Making it out the front door should make me feel as if I have achieved something, even if it is minor. But it did not. It only made me more confused and not in control. I had a hard time getting out the front door, but pushed myself. Once on the road driving, it felt as if every stop sign, street sign or light were telling me to turn around and go back to the safety of my home. I continued on, with a feeling of dread, not panic, just a feeling as though I were not wanting to be out, that something bad was going to happen. I made sure to go to the two stores I had planned to and when one did not have what I needed I even drove out of my way to another store. Driving home, I noticed the gas tank was half full, ever since my husband had been ill I try to keep the tank full. So, even with the dreadful feeling, I stopped to get gas. This really should have felt like an accomplishment. That I pushed myself to do normal things when I did not feel normal at all. It did not make me feel any better. My guess would be I was not really ready to go out today so that anything I might normally have considered an accomplishment did not feel like one.

I have always been controlling. At least over what I can control. I cannot control panic attacks, but I have learned to manage them. I cannot control whether someone lives or dies, but I have always known that, it is only now harder to accept. There are many things I cannot control, but there are more things I can. By controlling the way I live my life, I can in some ways control the panic, control the circumstances that bring it. But I am talking about a different control in my life. It is more far-reaching and hard to explain. It is this control that is uncontrollable. I do not understand why, but with each day I find myself being further away from the controlled. This is causing confusion. I have been controlling my whole life. To suddenly not be able to control without any reason is where the confusion comes into play. I wondered if I am examining my past too much that it is leading to this feeling, but do not think that is the problem. I need to go through my past in order to be in the present and move towards the future. I think these feelings are coming from something else, but do not know what, that even if my husband were still alive I would be having some of these feelings. Not all of course, just some.

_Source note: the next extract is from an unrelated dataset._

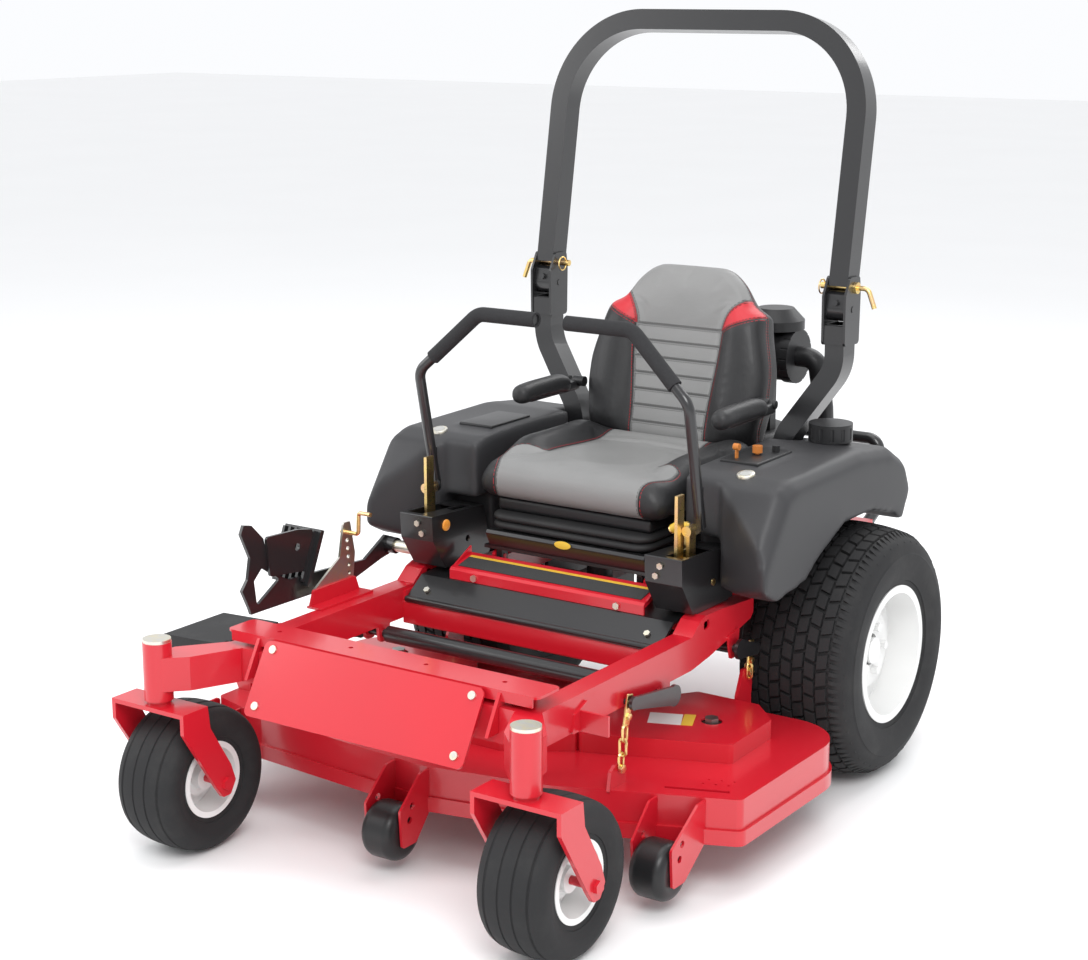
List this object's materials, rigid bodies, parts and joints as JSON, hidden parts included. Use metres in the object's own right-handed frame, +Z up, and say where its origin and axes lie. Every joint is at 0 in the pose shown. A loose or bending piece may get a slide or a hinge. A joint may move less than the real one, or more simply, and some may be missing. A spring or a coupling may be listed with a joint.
{
  "type": "zero turn mower",
  "caption": "Ride-on zero-turn lawn mower with caster front wheels, folding roll bar, sprung-pan seat, steering lap bars and a side-discharge deck.",
  "frame": {"origin": "on the ground under the middle of the bounding box", "axes": "+X to the driver's left, +Y towards the rear, +Z up"},
  "size_m": [1.623, 2.0169, 1.812],
  "materials": {
    "red_paint": "gloss",
    "black_paint": "gloss",
    "zinc": "satin",
    "yellow_zinc": "satin",
    "white_rim": "satin",
    "tyre_rubber": "matt",
    "tank_plastic": "textured",
    "black_plastic": "satin",
    "foam": "matt",
    "vinyl": "grained",
    "cast_metal": "painted",
    "blade_steel": "worn",
    "chute_rubber": "matt",
    "roller_plastic": "satin",
    "orange_plastic": "gloss"
  },
  "bodies": {
    "chassis": {"side_rails": "red_paint", "front_axle": "red_paint", "cross_members": "red_paint", "name_plate": "red_paint", "foot_pan": "black_paint", "foot_rest": "red_paint", "control_towers": "black_paint", "fuel_tanks": "tank_plastic", "rops_posts": "black_paint", "engine": "cast_metal", "air_cleaner": "black_plastic", "hydro_drives": "cast_metal", "rear_guard": "black_paint", "zinc_fasteners": "zinc", "lift_selector": "zinc"},
    "seat_base": {"seat_platform": "black_paint"},
    "seat": {"seat_cushion": "vinyl", "seat_back": "vinyl"},
    "deck": {"deck_shell": "red_paint", "belt_covers": "red_paint", "spindle_housings": "cast_metal", "deck_hangers": "yellow_zinc"},
    "chute": {"discharge_chute": "chute_rubber"},
    "front_lift": {"lift_shaft_front": "black_paint"},
    "rear_lift": {"lift_shaft_rear": "black_paint"},
    "pedal": {"lift_pedal": "black_paint"},
    "lift_pin": {"height_pin": "yellow_zinc"},
    "brake": {"park_brake": "yellow_zinc"},
    "cap": {"fuel_cap": "black_plastic"},
    "throttle": {"throttle_lever": "orange_plastic"},
    "pto": {"pto_switch": "orange_plastic"},
    "key": {"ignition_key": "black_plastic"},
    "clutch": {"clutch_pulley": "blade_steel"},
    "hoop": {"rops_hoop": "black_paint"},
    "caster_left": {"caster_fork_left": "red_paint"},
    "caster_wheel_left": {"caster_rim_left": "white_rim", "caster_tyre_left": "tyre_rubber"},
    "drive_wheel_left": {"rear_rim_left": "white_rim", "rear_tyre_left": "tyre_rubber"},
    "lever_left": {"lever_base_left": "yellow_zinc"},
    "bar_left": {"lap_bar_left": "black_paint", "lap_grip_left": "foam"},
    "lock_pin_left": {"rops_pin_left": "yellow_zinc"},
    "arm_left": {"armrest_left": "vinyl"},
    "caster_right": {"caster_fork_right": "red_paint"},
    "caster_wheel_right": {"caster_rim_right": "white_rim", "caster_tyre_right": "tyre_rubber"},
    "drive_wheel_right": {"rear_rim_right": "white_rim", "rear_tyre_right": "tyre_rubber"},
    "lever_right": {"lever_base_right": "yellow_zinc"},
    "bar_right": {"lap_bar_right": "black_paint", "lap_grip_right": "foam"},
    "lock_pin_right": {"rops_pin_right": "yellow_zinc"},
    "arm_right": {"armrest_right": "vinyl"},
    "blade_left": {"blade_spindle_left": "blade_steel"},
    "blade_centre": {"blade_spindle_centre": "blade_steel"},
    "blade_right": {"blade_spindle_right": "blade_steel"},
    "scalp_roller_left": {"roller_left": "roller_plastic"},
    "scalp_roller_centre": {"roller_centre": "roller_plastic"},
    "scalp_roller_right": {"roller_right": "roller_plastic"}
  },
  "joints": [
    {"name": "caster_swivel_left", "type": "hinge", "parent": "chassis", "child": "caster_left", "pos_m": [0.6135, -0.9315, 0.43], "axis": [0, 0, 1], "continuous": true},
    {"name": "caster_roll_left", "type": "hinge", "parent": "caster_left", "child": "caster_wheel_left", "pos_m": [0.6135, -0.8435, 0.165], "axis": [1, 0, 0], "continuous": true},
    {"name": "drive_left", "type": "hinge", "parent": "chassis", "child": "drive_wheel_left", "pos_m": [0.6225, 0.4165, 0.305], "axis": [1, 0, 0], "continuous": true},
    {"name": "lever_stroke_left", "type": "hinge", "parent": "chassis", "child": "lever_left", "pos_m": [0.4965, -0.1105, 0.59], "axis": [1, 0, 0], "range_deg": [-18, 18]},
    {"name": "bar_swing_left", "type": "hinge", "parent": "lever_left", "child": "bar_left", "pos_m": [0.4945, -0.1105, 0.69], "axis": [0, 1, 0], "range_deg": [0, 38]},
    {"name": "lock_pull_left", "type": "slide", "parent": "chassis", "child": "lock_pin_left", "axis": [1, 0, 0], "range_m": [0, 0.008]},
    {"name": "armrest_left", "type": "hinge", "parent": "seat", "child": "arm_left", "pos_m": [0.3925, 0.4005, 0.882], "axis": [1, 0, 0], "range_deg": [-88, 0]},
    {"name": "caster_swivel_right", "type": "hinge", "parent": "chassis", "child": "caster_right", "pos_m": [-0.3525, -0.9315, 0.43], "axis": [0, 0, 1], "continuous": true},
    {"name": "caster_roll_right", "type": "hinge", "parent": "caster_right", "child": "caster_wheel_right", "pos_m": [-0.3525, -0.8435, 0.165], "axis": [1, 0, 0], "continuous": true},
    {"name": "drive_right", "type": "hinge", "parent": "chassis", "child": "drive_wheel_right", "pos_m": [-0.3615, 0.4165, 0.305], "axis": [1, 0, 0], "continuous": true},
    {"name": "lever_stroke_right", "type": "hinge", "parent": "chassis", "child": "lever_right", "pos_m": [-0.2355, -0.1105, 0.59], "axis": [1, 0, 0], "range_deg": [-18, 18]},
    {"name": "bar_swing_right", "type": "hinge", "parent": "lever_right", "child": "bar_right", "pos_m": [-0.2335, -0.1105, 0.69], "axis": [0, -1, 0], "range_deg": [0, 38]},
    {"name": "lock_pull_right", "type": "slide", "parent": "chassis", "child": "lock_pin_right", "axis": [-1, 0, 0], "range_m": [0, 0.008]},
    {"name": "armrest_right", "type": "hinge", "parent": "seat", "child": "arm_right", "pos_m": [-0.1315, 0.4005, 0.882], "axis": [1, 0, 0], "range_deg": [-88, 0]},
    {"name": "hoop_fold", "type": "hinge", "parent": "chassis", "child": "hoop", "pos_m": [0.1305, 0.4885, 1.116], "axis": [1, 0, 0], "range_deg": [-90, 0]},
    {"name": "seat_tip", "type": "hinge", "parent": "chassis", "child": "seat_base", "pos_m": [0.1305, -0.0455, 0.53], "axis": [1, 0, 0], "range_deg": [0, 35]},
    {"name": "seat_slide", "type": "slide", "parent": "seat_base", "child": "seat", "axis": [0, 1, 0], "range_m": [-0.09, 0]},
    {"name": "deck_lift", "type": "slide", "parent": "chassis", "child": "deck", "axis": [0, 0, 1], "range_m": [-0.025, 0.02]},
    {"name": "front_rock", "type": "hinge", "parent": "chassis", "child": "front_lift", "pos_m": [0.1305, -0.2985, 0.37], "axis": [1, 0, 0], "range_deg": [-7.5, 9.2]},
    {"name": "rear_rock", "type": "hinge", "parent": "chassis", "child": "rear_lift", "pos_m": [0.1305, -0.0015, 0.395], "axis": [1, 0, 0], "range_deg": [-20.5, 16.5]},
    {"name": "pedal_push", "type": "hinge", "parent": "chassis", "child": "pedal", "pos_m": [-0.3395, -0.1435, 0.538], "axis": [1, 0, 0], "range_deg": [-9.2, 7.5]},
    {"name": "height_pin_pull", "type": "slide", "parent": "chassis", "child": "lift_pin", "axis": [1, 0, 0], "range_m": [0, 0.03]},
    {"name": "chute_lift", "type": "hinge", "parent": "deck", "child": "chute", "pos_m": [-0.5715, -0.3885, 0.322], "axis": [0, 1, 0], "range_deg": [0, 75]},
    {"name": "brake_pull", "type": "hinge", "parent": "chassis", "child": "brake", "pos_m": [0.4525, -0.0535, 0.56], "axis": [1, 0, 0], "range_deg": [0, 12]},
    {"name": "cap_turn", "type": "hinge", "parent": "chassis", "child": "cap", "pos_m": [0.5705, 0.4165, 0.8], "axis": [0, 0, 1], "range_deg": [0, 100]},
    {"name": "throttle_move", "type": "hinge", "parent": "chassis", "child": "throttle", "pos_m": [0.4825, 0.1135, 0.8119], "axis": [1, 0, 0], "range_deg": [-25, 25]},
    {"name": "pto_pull", "type": "slide", "parent": "chassis", "child": "pto", "axis": [0, 0, 1], "range_m": [0, 0.008]},
    {"name": "key_turn", "type": "hinge", "parent": "chassis", "child": "key", "pos_m": [0.5245, 0.2265, 0.8], "axis": [0, 0, 1], "range_deg": [0, 90]},
    {"name": "clutch_spin", "type": "hinge", "parent": "chassis", "child": "clutch", "pos_m": [0.1305, 0.7265, 0.4], "axis": [0, 0, 1], "continuous": true},
    {"name": "blade_spin_left", "type": "hinge", "parent": "deck", "child": "blade_left", "pos_m": [0.5745, -0.1435, 0.132], "axis": [0, 0, 1], "continuous": true},
    {"name": "blade_spin_centre", "type": "hinge", "parent": "deck", "child": "blade_centre", "pos_m": [0.1305, -0.3735, 0.132], "axis": [0, 0, 1], "continuous": true},
    {"name": "blade_spin_right", "type": "hinge", "parent": "deck", "child": "blade_right", "pos_m": [-0.3135, -0.1435, 0.132], "axis": [0, 0, 1], "continuous": true},
    {"name": "roller_turn_left", "type": "hinge", "parent": "deck", "child": "scalp_roller_left", "pos_m": [0.6865, -0.5575, 0.09], "axis": [1, 0, 0], "continuous": true},
    {"name": "roller_turn_centre", "type": "hinge", "parent": "deck", "child": "scalp_roller_centre", "pos_m": [0.1005, -0.7045, 0.09], "axis": [1, 0, 0], "continuous": true},
    {"name": "roller_turn_right", "type": "hinge", "parent": "deck", "child": "scalp_roller_right", "pos_m": [-0.5015, -0.6335, 0.09], "axis": [1, 0, 0], "continuous": true}
  ],
  "couplings": [
    {"joint": "front_rock", "follows": "deck_lift", "rad_per_m": -6.06},
    {"joint": "rear_rock", "follows": "deck_lift", "rad_per_m": 13.7},
    {"joint": "pedal_push", "follows": "deck_lift", "rad_per_m": 6},
    {"joint": "blade_spin_left", "follows": "blade_spin_centre", "ratio": 1},
    {"joint": "blade_spin_right", "follows": "blade_spin_centre", "ratio": 1},
    {"joint": "clutch_spin", "follows": "blade_spin_centre", "ratio": 0.9394}
  ]
}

On days when I am sad, such as today I wonder if I will spend the rest of my life grieving. Yes, I used the word grieving, not mourning. I do not like the word and it does not really explain how I feel, but today it seems more fitting. As I mentioned it sounds pitiful, today I felt pitiful. I miss my husband. He will never be back. I have to live with this. I do not know how. I am trying to find out how, but so far, I only feel more alone with each passing day. I know the call from the hospice counselor last week set off new emotions of despair and loneliness. I need to get over these feeling. I need to regain control of my life, as much of it as I can. I need to stop being confused, at least as much as possible. I need to give myself permission to be okay with the fact that I am confused and uncontrollable at times. I also need to be sure that I do not stay in a state of confusion, that though I allow myself to feel that way, I try to get to exactly what is causing it. If I can control it, then I need to. If I cannot control it, I need to find a way to live with it in a calm, accepting way. I have my work cut out for myself. I only hope I am up to doing the work.


Grief and Mirrors

I do not like the word grief. I do not like the word grieving. Both words seem to imply that I am someone to be pitied. Having a loved one die does not make me pitiful. At a time when I need the most comfort it seems another label has been cast on me that is not appropriate. I am not sure what word should be used, but for now I prefer mourning.

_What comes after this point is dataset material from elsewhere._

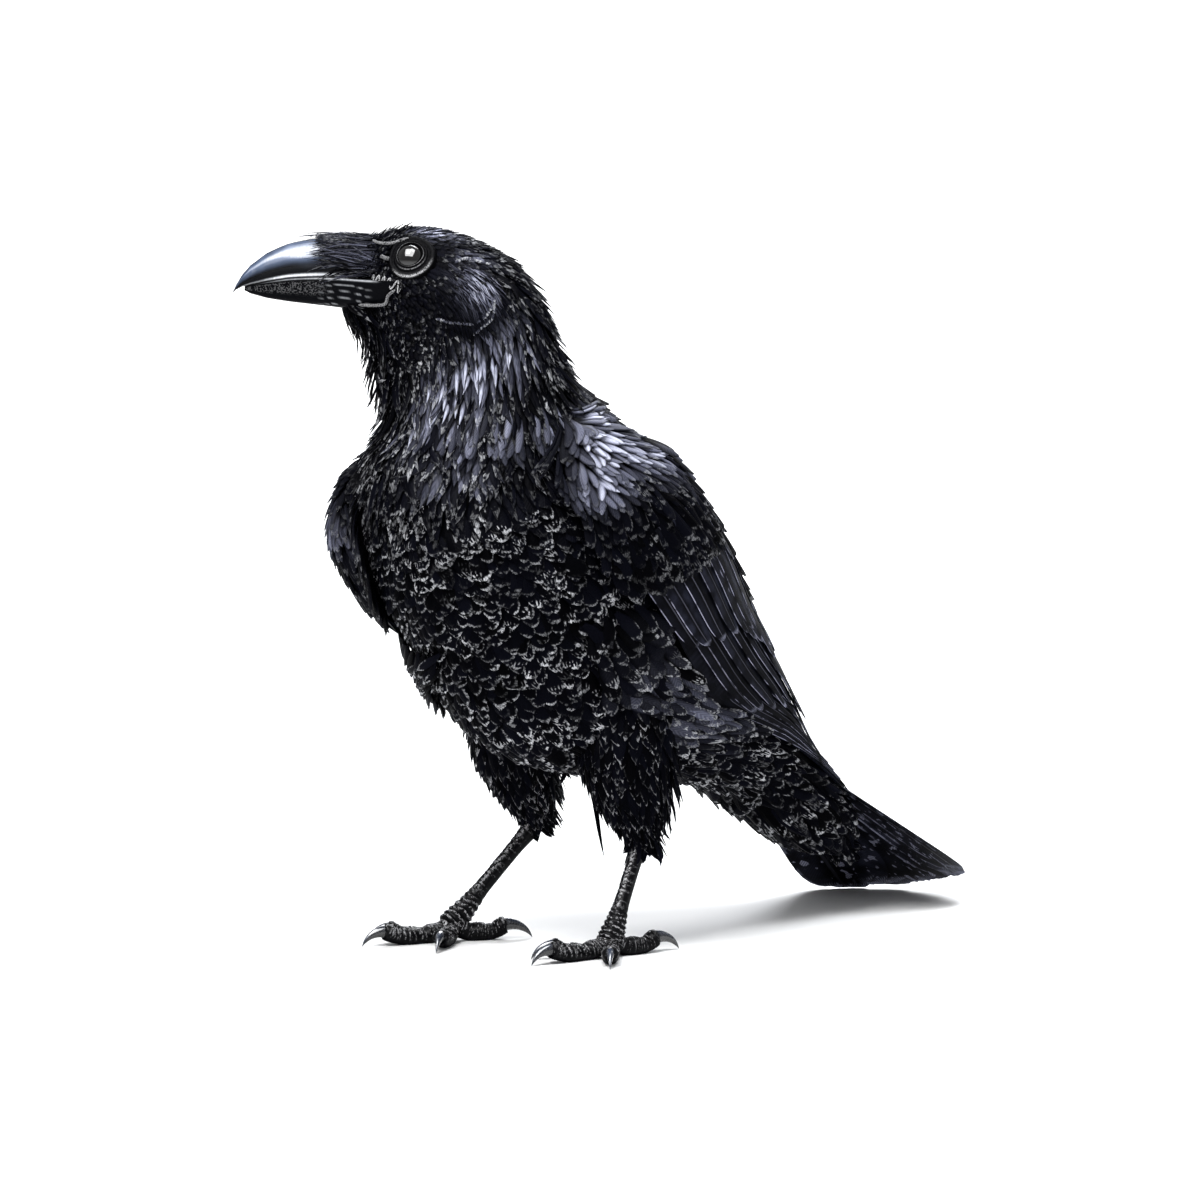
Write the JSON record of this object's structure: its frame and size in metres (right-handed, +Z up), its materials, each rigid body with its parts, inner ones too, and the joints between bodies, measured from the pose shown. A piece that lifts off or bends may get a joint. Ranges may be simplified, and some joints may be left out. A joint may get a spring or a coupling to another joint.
{
  "type": "raven model",
  "caption": "Life-size still model of a common raven standing with folded wings, head turned to its right.",
  "frame": {"origin": "on the floor, at the bottom centre of the bird's bounding box", "axes": "+Z up; the body faces -Y, its left side is +X and its tail points to +Y; the head is turned 40 degrees to the bird's right"},
  "size_m": [0.1796, 0.4268, 0.3964],
  "materials": {
    "plumage": "blue-black contour feathers with a satin gloss",
    "flight_feather": "black wing and tail quills with a violet-blue gloss",
    "bill_horn": "smooth black horn, steel-grey highlight along the culmen",
    "claw_horn": "polished black horn",
    "scaled_skin": "dark grey scaled skin",
    "eye": "very dark brown, wet gloss"
  },
  "bodies": {
    "root": {"head": "plumage", "neck": "plumage", "breast": "plumage", "belly": "plumage", "mantle": "plumage", "eye_left": "eye", "eye_right": "eye", "bill_upper": "bill_horn", "bill_lower": "bill_horn", "wing_left_shoulder": "plumage", "wing_left_secondaries": "flight_feather", "wing_left_primaries": "flight_feather", "wing_right_shoulder": "plumage", "wing_right_secondaries": "flight_feather", "wing_right_primaries": "flight_feather", "tail": "flight_feather", "thigh_left": "plumage", "thigh_right": "plumage", "foot_left": "scaled_skin", "foot_right": "scaled_skin", "claw_left_middle": "claw_horn", "claw_left_outer": "claw_horn", "claw_left_inner": "claw_horn", "claw_left_hind": "claw_horn", "claw_right_middle": "claw_horn", "claw_right_outer": "claw_horn", "claw_right_inner": "claw_horn", "claw_right_hind": "claw_horn"}
  },
  "joints": []
}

I am going to list phrases others say I am uncomfortable with and why:

I am so sorry:  I wonder to myself what they are sorry for. They had no say over whether my husband lived or died.

Sorry for your loss:  Another term that bothers me. My husband is not lost, he is dead. If he were lost I could go out and look for him, find him and bring him home. That is not possible.

My sympathies:  What exactly is a sympathy, another form of pity?

He is no longer with us: Then where is he so I can go get him.

At least he is not suffering anymore:  How do you know he was suffering? I was with him 24 hours a day and he was in pain, but never suffering. And given the choice of living with suffering or dying, my husband would choose to live.

He is in a better place:  How do you know where he is? And if it is a better place, should I throw my life away to join him?

There are no nice words to express our condolences for someone who has a loved one die. Even the word condolences does not seem like the proper word. But it seems to express a little more compassion than the others expressions I have used as examples. I probably have used all the terms above myself at one point or another to tell someone how sad I was about the death of their loved one. I never realized how little those words probably mean to the person who is mourning.

I have a hard time hearing the expressions I mentioned. How am I to respond? If I say thank you, it seems strange I would thank someone for my husband’s death. With being uncomfortable with all of these words, I normally just say, “it is okay” or “it was expected but still a shock it came so soon”. Even my answers are lame. They sound as if I do not care. They do not reflect the sadness I feel. The emptiness. Much like illness, when someone dies, there is a sadness encompassing the whole body and mind.

Then the uncomfortable wording I have to use to tell someone of my husband’s death. I say he died. People look shocked. Some close to me suggest I say he passed. My answer to them is “Passed what? A McDonald’s? Gas?”. They are not amused. I am not trying to be funny. I am trying to point out a simple fact. There is no glossing it over. I am not a child that needs to be told of death in simple terms or terms that make death like cotton candy and clouds. My husband died. Yes, it sounds harsh, but it is the easiest, simplest way to tell the truth of what happened. If I were talking to a child I would soften the way I told them, but I am talking to adults. They are probably as uncomfortable about death as I am.

Death is a part of life my father told me as he was dying. He was right. If we are to live at some point we will die. It is what we do between birth and death, that is where we need to live life to the fullest. Enjoy every minute. Death will come soon enough, too soon for some, not soon enough for others. Not my feelings, but feelings of those who do not want to die and those who have suffered and are ready to give up. As for the expressions people use, I will have to learn to live with it. Be more accepting of their inability to find words of comfort, which is what their intentions are. If I cannot think of a proper term, I should not expect anyone else to. As for how I express myself to others, I need to find a better way. I do not want to give the hollow sounding I am sorry to anyone. Though I do not like the words grief and grieving, it is what I am going through in my own way. I want to learn how to live again. I am not ready for death. While a life with out my husband seems impossible, I know that one exists, I must find the way, no matter how hard. My husband would expect me to live my life to the fullest. I expect the same from myself. I should honor his memory by living my life to the fullest and be happy. Now I just have to find a way.